Matthias Drobinski u. Monika Maier-Albang

Ein paar haben es dann doch gewusst, bevor Papst Benedikt XVI. die Neuigkeit mittags kurz nach zwölf auf dem Petersplatz in Rom verkündet. In München feiert am Vormittag das Katholische Jugendsozialwerk sein 125-jähriges Jubiläum, Erzbischof Reinhard Marx feiert den Festgottesdienst und spricht ein Grußwort. Danach bekommt er einen Blumenstrauß: weiß-gelb ist der, die Kirchenfarben. Eine einzige Rose steckt darin. Sie ist rot. Kardinalsrot.

Der Erzbischof von München und Freising, Reinhard Marx, wird Kardinal. Am 20. November wird er in sein Amt eingeführt. (Foto: dapd)

Nun wird der Münchner Erzbischof Reinhard Marx also Kardinal, der jüngste der acht deutschen Kirchenmänner in Purpur. Marx habe, versichert sein Sprecher, die Ernennung "sehr kurzfristig" erfahren. Am Mittwoch um 14 Uhr tritt er vor seinen derzeitigen Wohn- und Amtssitz, das Schloss Suresnes im Münchner Stadtteil Schwabing. Es nieselt, die Journalisten warten unter dem Balkon, die vorbereitete Stellungnahme trägt er auswendig vor. Er redet von "großer Ehre", von "Ansporn, Rückenwind, Herausforderung". Und sagt spontan: "Ich freue mich, dass der Papst sein Vertrauen unterstreicht."

Der Kanon 531 des katholischen Kirchenrechts bestimmt, dass der Papst die Kardinäle frei auswählt. Völlig frei ist er aber auch wieder nicht; so gibt es Diözesen, deren Bischöfe traditionell den Kardinalshut bekommen. In Deutschland sind das die Erzbistümer Berlin, Köln und München-Freising: Seit 1914 ist dort jeder Erzbischof Kardinal geworden. So gesehen war die Erhebung zum Kardinal absehbar, seit Papst Benedikt im November 2007 den Trierer Bischof zum Münchner Erzbischof machte.

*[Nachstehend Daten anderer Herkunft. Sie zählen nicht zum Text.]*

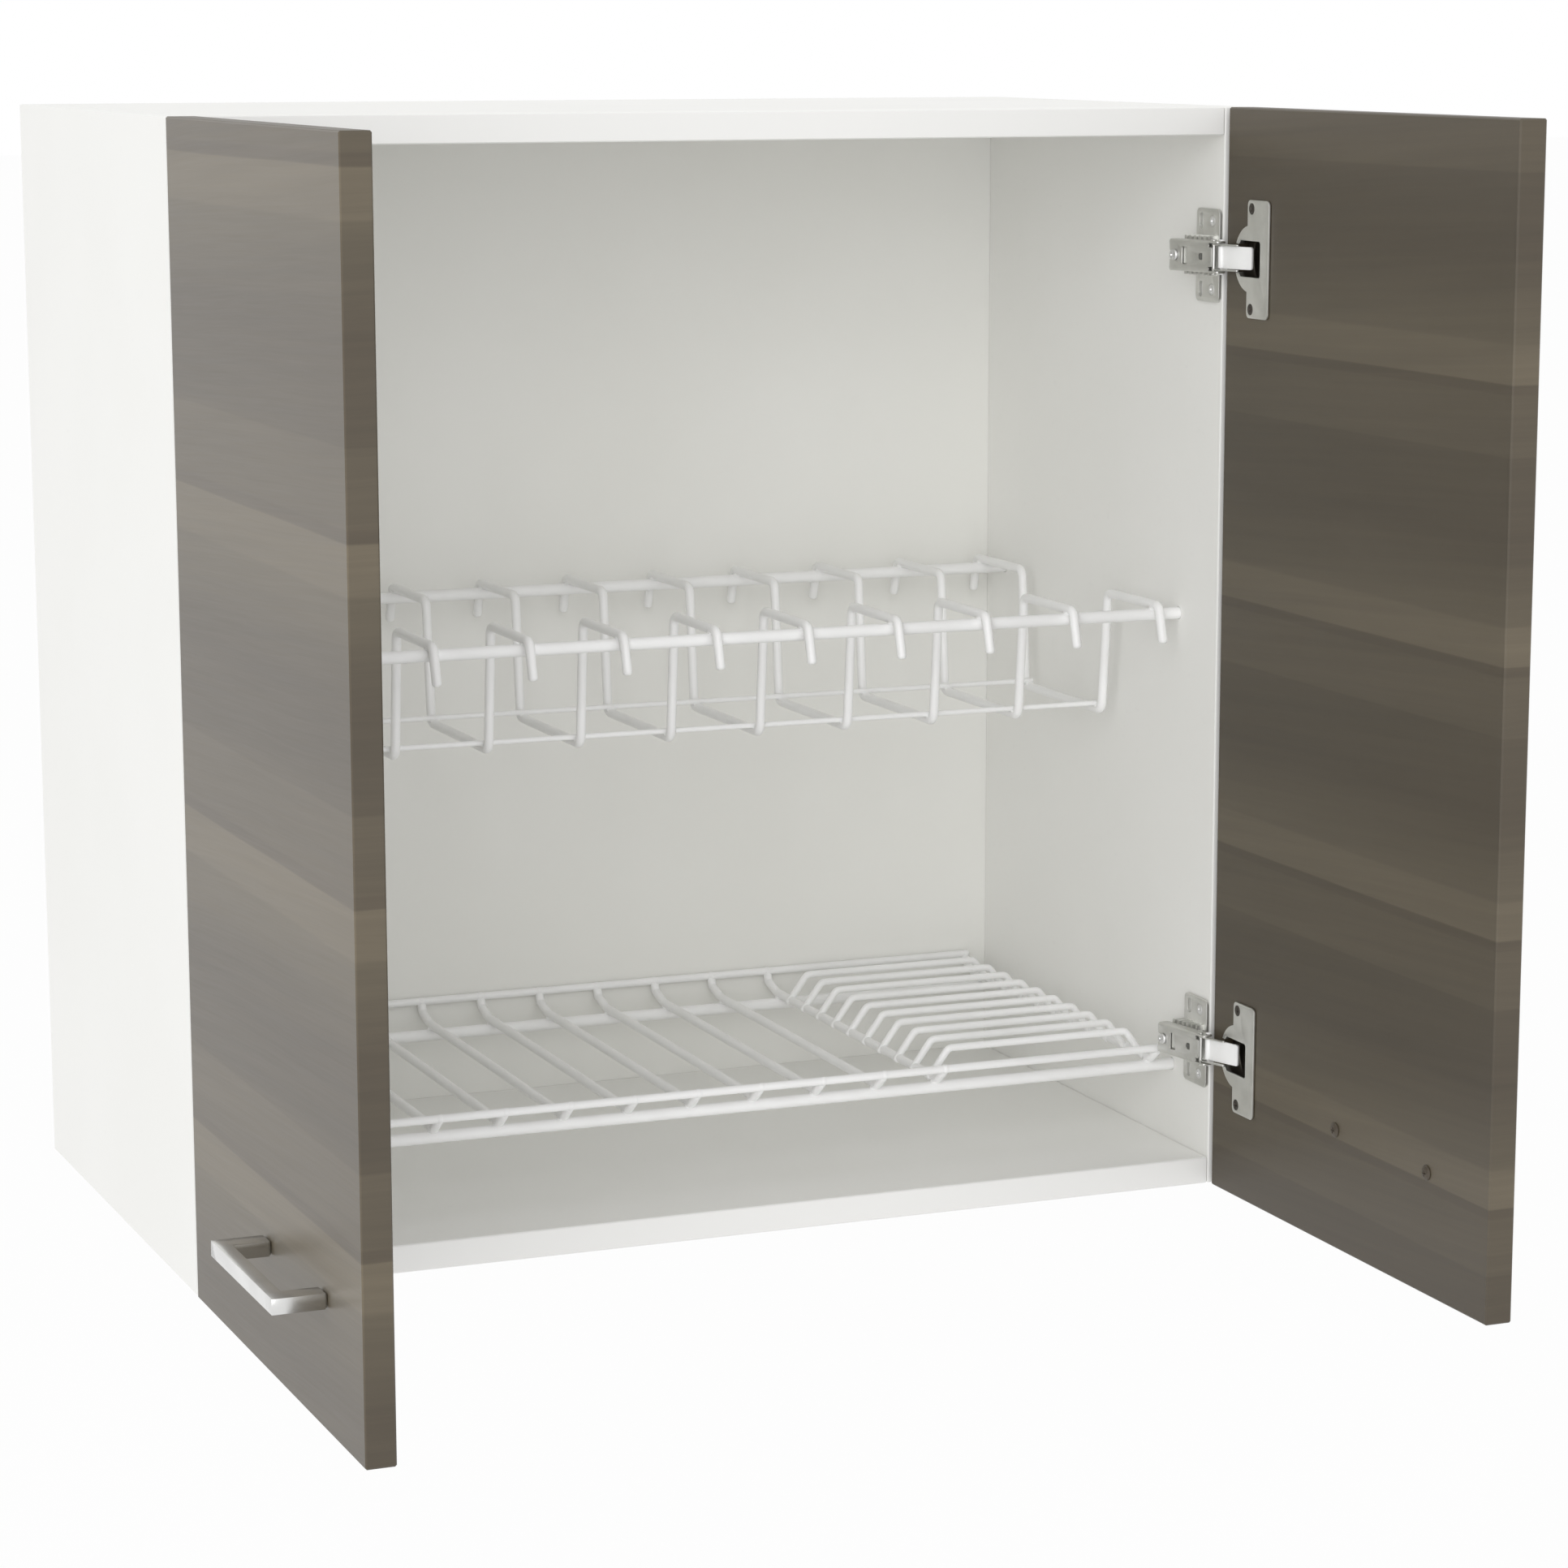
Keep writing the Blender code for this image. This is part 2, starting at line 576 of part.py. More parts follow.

Reinhard Marx hat aber auch nie verborgen, dass er Kardinal werden will. Er will etwas bewegen und bewirken, da ist es gut, zu den höchsten Würdenträgern nach dem Papst zu gehören. Er war ja auch gefragt als Macher und Krisenmanager, in diesem dramatischen Jahr 2010, dem Jahr des Missbrauchsskandals. Auch im Ettaler Benediktiner-Internat hatten Lehrer und Pädagogen Schüler geprügelt und sexuell missbraucht, auch Priester des Bistums hatten Übergriffe begangen.

Marx handelte, als andere Bischöfe noch zögerten oder gar von einer Medienkampagne redeten. Er schickte seinen Generalvikar Peter Beer nach Ettal, der die Benediktiner erst zur Offenheit und dann Abt Barnabas Bögle zum Rücktritt drängte. Er verordnete radikale Aufklärung, als bekannt wurde, dass in der Zeit des Erzbischofs Joseph Ratzinger ein übergriffig gewordener Priester aus dem Bistum Essen in München wieder als Seelsorger eingesetzt worden war. Und als die Vorwürfe gegen den Augsburger Bischof Walter Mixa immer konkreter wurden, empfahl er ihm öffentlich, eine Auszeit zu nehmen; als Mixa an den Rücktritt vom Rücktritt dachte, reisten er mit dem Chef der Bischofskonferenz, Erzbischof Robert Zollitsch, nach Basel, um ihm das auszureden.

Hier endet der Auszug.